EXERCISE DIRECTIONS: Give again only those lines from the start of the entries through the line holding "all of them", leaving them as they are.

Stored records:
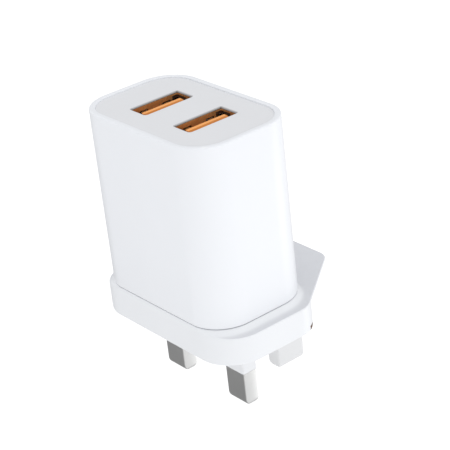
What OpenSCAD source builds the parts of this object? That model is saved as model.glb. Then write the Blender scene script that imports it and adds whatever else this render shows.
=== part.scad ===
// Two-port USB wall charger with a three-pin British plug.
//
// The origin is on the plug face, at the middle of the pin pattern. The pins
// point down (-Z) and the USB ports open upwards (+Z). The live pin is at +X,
// the neutral pin at -X and the plastic earth pin at +Y. All sizes are in mm.

/* [Node] */
// Which piece to draw, or all of them

/* [Body] */
// Width of the upper body along X
body_width = 42.6; // [38:0.2:47]
// Depth of the upper body along Y
body_depth = 27.4; // [25:0.2:30]
// Y position of the middle of the body
body_y = -10.3; // [-12:0.1:-8]
// Radius of the body's upright corners
body_radius = 8.5; // [5:0.5:11]
// Height of the rim above the plug face
total_height = 50; // [46:0.5:60]
// Wall thickness of the upper body
body_wall = 2; // [1.6:0.1:2.6]
// Width of the rim round the port panel
rim_width = 1.4; // [1:0.1:1.8]
// How far the port panel lies below the rim
panel_recess = 0.3; // [0:0.1:1]
// Thickness of the port panel
panel_thickness = 1.6; // [1.2:0.1:2.5]

/* [Base] */
// Width of the base along X
base_width = 48; // [46:0.5:52]
// Height of the flange round the base
flange_height = 6.5; // [6.5:0.1:10]
// Corner radius at the front of the base
base_front_radius = 9; // [6:0.5:11]
// Corner radius behind the body
base_back_radius = 6.3; // [4:0.1:8]
// Y position of the wing's back edge
wing_back = 18.2; // [17.5:0.1:24]
// Corner radius of the wing
wing_radius = 4; // [2:0.5:6]
// X position of the wing's corner centres
wing_corner_x = 7.4; // [5:0.1:12]
// How far the wing's slanted sides lean in below, in degrees
wing_undercut = 30; // [0:1:35]
// Radius of the hollow curve between flange and collar
cove_radius = 2.6; // [2.4:0.1:3]
// How far the hollow curve reaches out from the body
cove_reach = 2.3; // [1:0.1:2.3]
// Thickness of the base's walls and floor
base_wall = 2.2; // [1.8:0.1:3]
// Gap between the collar and the upper body
seam_gap = 0.2; // [0.1:0.05:0.4]

/* [Pins] */
// Distance between the live and neutral pins
pin_spacing = 22.2; // [22.2:0.1:22.4]
// Distance from the live and neutral line to the earth pin
earth_spacing = 22.2; // [22.2:0.1:22.4]
// Width of a live or neutral pin
pin_width = 6.35; // [6.2:0.01:6.5]
// Thickness of the pins
pin_thickness = 3.95; // [3.9:0.01:4.05]
// Length of the live and neutral pins
pin_length = 17.7; // [17.2:0.1:18.2]
// Length of the insulating sleeves below the plug face
sleeve_length = 9.2; // [8:0.1:9.5]
// Depth of the earth pin along Y
earth_width = 7.95; // [7.8:0.01:8.05]
// Length of the earth pin
earth_length = 22.7; // [22.2:0.1:23.2]

/* [USB ports] */
// Distance between the middles of the two ports
port_pitch = 15.1; // [13:0.1:18]
// Long side of a port's opening
port_length = 12.5; // [12.4:0.01:12.6]
// Short side of a port's opening
port_width = 5.12; // [5:0.01:5.2]
// Wall thickness of a port's metal shell
shell_wall = 0.3; // [0.25:0.01:0.4]
// Thickness of a port's tongue
tongue_thickness = 1.84; // [1.8:0.01:1.9]
// Width of a port's tongue
tongue_width = 10.5; // [10:0.1:11.2]
// How far the tongue stands off the port's middle towards -Y
tongue_shift = 0.35; // [0:0.05:0.4]
// How far the tongue's tip lies below the panel
tongue_recess = 0.5; // [0.4:0.1:2]
// How far the metal shell's mouth lies below the panel
mouth_recess = 0.35; // [0.3:0.05:1]

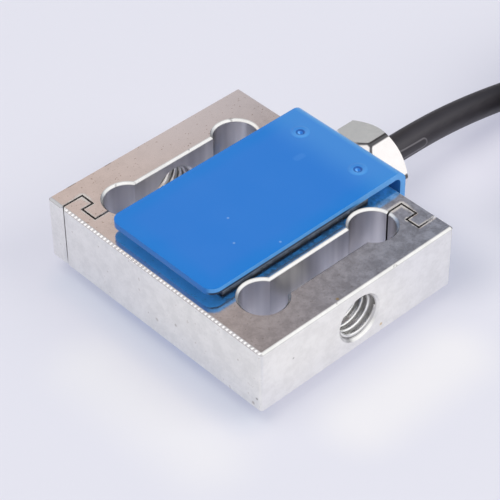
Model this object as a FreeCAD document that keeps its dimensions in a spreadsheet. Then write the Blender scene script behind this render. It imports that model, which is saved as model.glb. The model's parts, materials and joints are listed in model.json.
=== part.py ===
import FreeCAD, Part
import math
import os

import Sketcher
from FreeCAD import Placement, Rotation, Vector

# S-type load cell, lying flat: a one-piece spring element with two dog-bone windows and two
# labyrinth slits, a painted U-shaped cover over its gauge cavity, a hexagonal cable gland and
# a four-core cable wound up for storage.
#
# Frame, in millimetres: Z is up and the cover's lower leaf rests on z = 0. X is the way the
# cable leaves. Y is the load axis, with a threaded bore in each end face. The origin is at the
# centre of the spring element's plan.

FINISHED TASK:
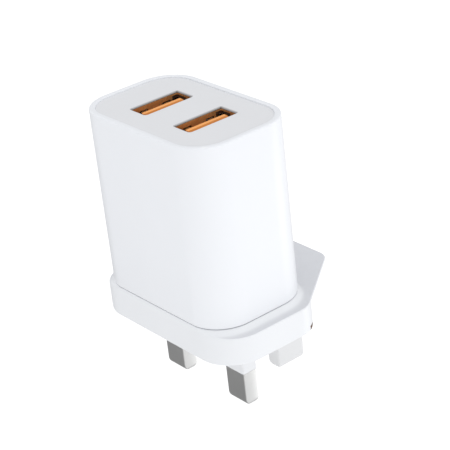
What OpenSCAD source builds the parts of this object? That model is saved as model.glb. Then write the Blender scene script that imports it and adds whatever else this render shows.
=== part.scad ===
// Two-port USB wall charger with a three-pin British plug.
//
// The origin is on the plug face, at the middle of the pin pattern. The pins
// point down (-Z) and the USB ports open upwards (+Z). The live pin is at +X,
// the neutral pin at -X and the plastic earth pin at +Y. All sizes are in mm.

/* [Node] */
// Which piece to draw, or all of them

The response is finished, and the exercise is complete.